I like that about flowers, though: that they die. You only get them for, like, two weeks before the flower part fades and withers and pretty soon you forget what flower was there in the first place. If you don’t get out and actively appreciate them while they are there, you’ll miss the whole experience. This is a gift of presence.
Luke said something interesting this year, after I’d put in a boatload of bulbs-you-plant-in-spring (dahlias, gladiolas, stuff like that). He’d purchased a shrub that sprouted white flowers, but no blueberries or luffas or avocados or anything useful. It was about how when you are young and you are just beginning to garden, you believe you will only ever plant things to eat. Why would anyone plant anything else? If you’re going to do a flower at LEAST let it be lavender, so some hip woman with a linen apron can encourage you to bake cookies with it.

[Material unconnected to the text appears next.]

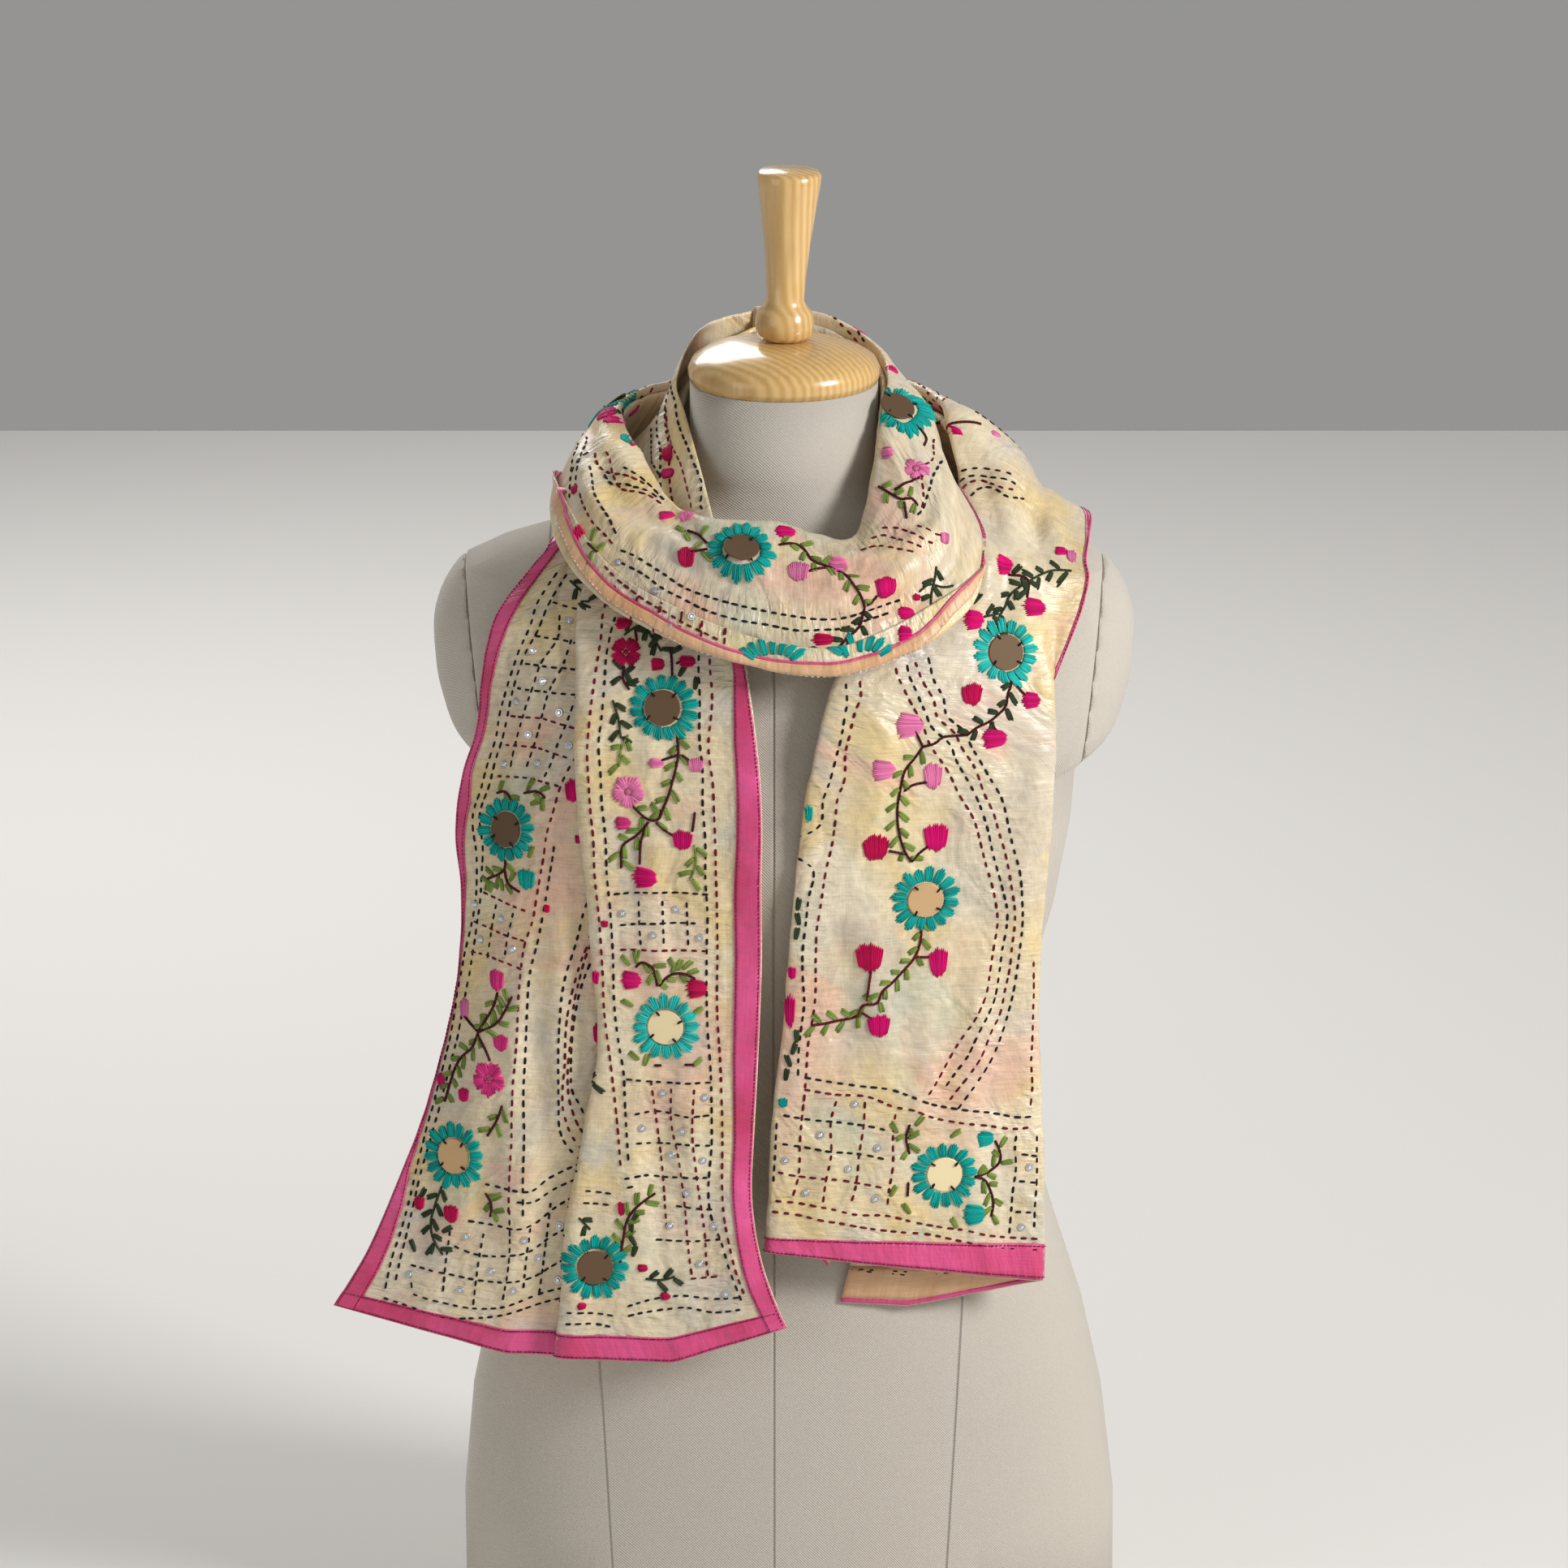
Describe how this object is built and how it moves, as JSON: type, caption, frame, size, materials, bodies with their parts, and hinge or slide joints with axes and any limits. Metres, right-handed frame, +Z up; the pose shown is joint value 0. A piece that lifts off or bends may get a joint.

But then, in the second or third or fourth year that you have a garden, you begin to notice other peoples’ ornamental trees. Or their outspoken tulip arrangements. Or their perennial violets. And you’re like, “Maybe I wouldn’t hate having a few more flower things in my yard.” So you buy some echinacea or some nasturtiums. And the next year, perhaps it’s pansies. Before you know it, there you are, investing in bulbs. Bulbs that serve no purpose at all except to make you happy for one to two weeks in the sunny months.
And you learn the secret joy about bulbs, which is this: bulbs are pretty easy. You can just kind of put them in the ground and forget about them. Kale is fickle and requires a lot of pruning and easing into soil and whatnot. Bulbs are fighters. They remember to come up and bloom and all you have to do is bury one, somewhere, at the time that is designated by the map on the back of the bulb package you bought from a hardware store.
Like candles or macarons or bunches of cinnamon sticks from the front of Trader Joe’s in November, bulbs become simple pleasures, and that is, generally, worthwhile. Maybe you don’t realize this until you are older. Next year I want a metric ton of peonies.